Lone Pine 1975: Guðmundur Sigurjónsson Icelandic chess Grandmaster.

Blunderprone
Blunderprone
Jul 31, 2010, 7:01 AM |
4

I’m back. I’ve turned the time machine back to this tournament so I can  finish what I started. I searched hard for more biographical information for this Icelandic GM but all I could find was this short wiki blurb ( http://en.wikipedia.org/wiki/Gu%C3%B0mundur_Sigurj%C3%B3nsson):

 

Guðmundur Sigurjónsson (September 25, 1947 Reykjavik) is an Icelandic chess Grandmaster.

 

He became International Master in 1970, grandmaster in 1975 and has won the Icelandic Chess Championship three times (1965, 1968 and 1972).[1] Played for Iceland in the Chess Olympiads of 1966, 1968, 1970, 1972, 1974, 1978, 1980, 1982, 1984 and 1986.[2] His tournament successes included 1st at Reykjavik 1970, =1st at Sant Feliu de Guíxols 1974, =2nd at Hastings 1974-75, =1st at Orense 1976, =2nd at Cienfuegos 1976 and =1st at Brighton 1982.

 

In the November 2009 FIDE list, he has an Elo rating of 2463, making him Iceland's number 10.

 

Let’s dive into his games at Lone Pine. I’m highlighting three Sicilians. In Round 3, he plays into  the veteran Svetozar Gligoric’s Najdorf variation of the Sicilian Defense.  He keeps a steady hand  with the typical themes of castling King side, and advancing pawns on the Queen side.  Gligoric seemed to play a little less energetically and allowed Gudnubdur a chance to build up pressure on the d-file and in particular, the d5/d6 squares where black has a backward pawn.

 

 
 

By move 15, Black has a couple of weakness on b6 and d6. White also has good chances to occupy d5 as well. In light of this, Gligoric does an exchange sacrifice with his rook for the White’s threatening knight. The Icelandic GM simplifies the game in a series of exchanges as there was no real compensation for the exchange.

The next game I wish to highlight is the one in round 5 against Panno’s Sheveningen variation. As a side note from an amateur chess historian, the Scheveningen variation of the Sicilian, first was debuted by Max Euwe against Maroczy in the town of Scheveningen in 1923.

The general themes of this variation are as follows:

This is a variation of an Open Sicilian where Black gets an extra central pawn.  The e6-d6 form a barrier  so that Black can focus on counterplay on the Q-side along the c-file. Moving the a- and b-pawns to a6 and b5.

White gets a bit of a space advantage. He also usually gets play on the Kingside.

In the actual game a central exchange on e4 plants a passed pawn on e4 for Black while giving White some control over the d-file.  With most of the minor pieces traded off, the middle game struggles with both sides having awkward bishops behind their own pawns on the same color. White’s advantage lies in an outpost rook on d6. Panno makes the poor choice of exchanging  his active rook for White’s bad bishop with a weak threat to follow.  The game quickly turns bad for Black after.

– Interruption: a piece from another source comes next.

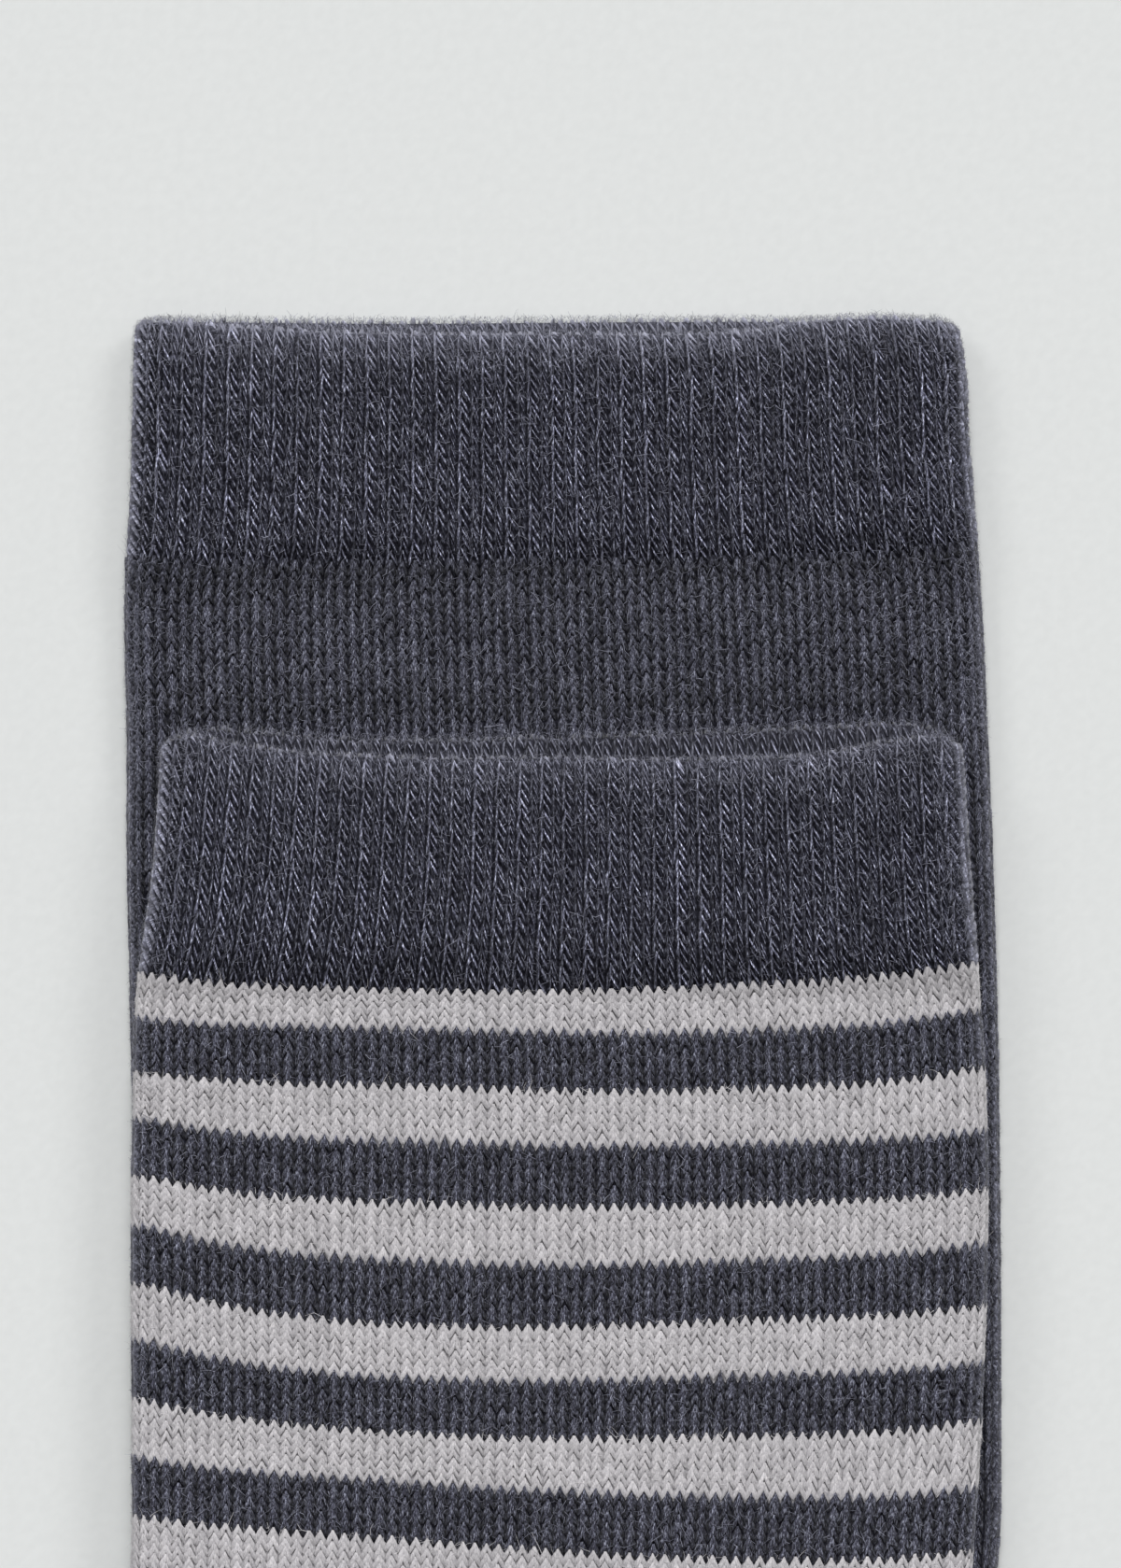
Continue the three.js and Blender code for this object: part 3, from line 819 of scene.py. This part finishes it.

In round 6, Larry Evans deploys a Najdorf which Sigurjonsson responds with 6.f4 this time. Larry plays some interesting variations with a king side fianchetto and a move like Nc5 making for a pseudo-dragon variation.  Black gets into some space trouble in the middle game but manages to hold the position. White gets a couple of strong shots in on the d-file and begins the process of simplification. Once the major pieces are off the board, a draw is eminent.

 

He finishes with 6 points ( 4 wins 4 draws and only 2 losses).  He earned his GM title in the same year following his performance at Hastings and at Lone Pine.

It looks like he drops out of international chess altogether after 1986. I could not find out more on what this Icelandic Grandmaster is up to these days.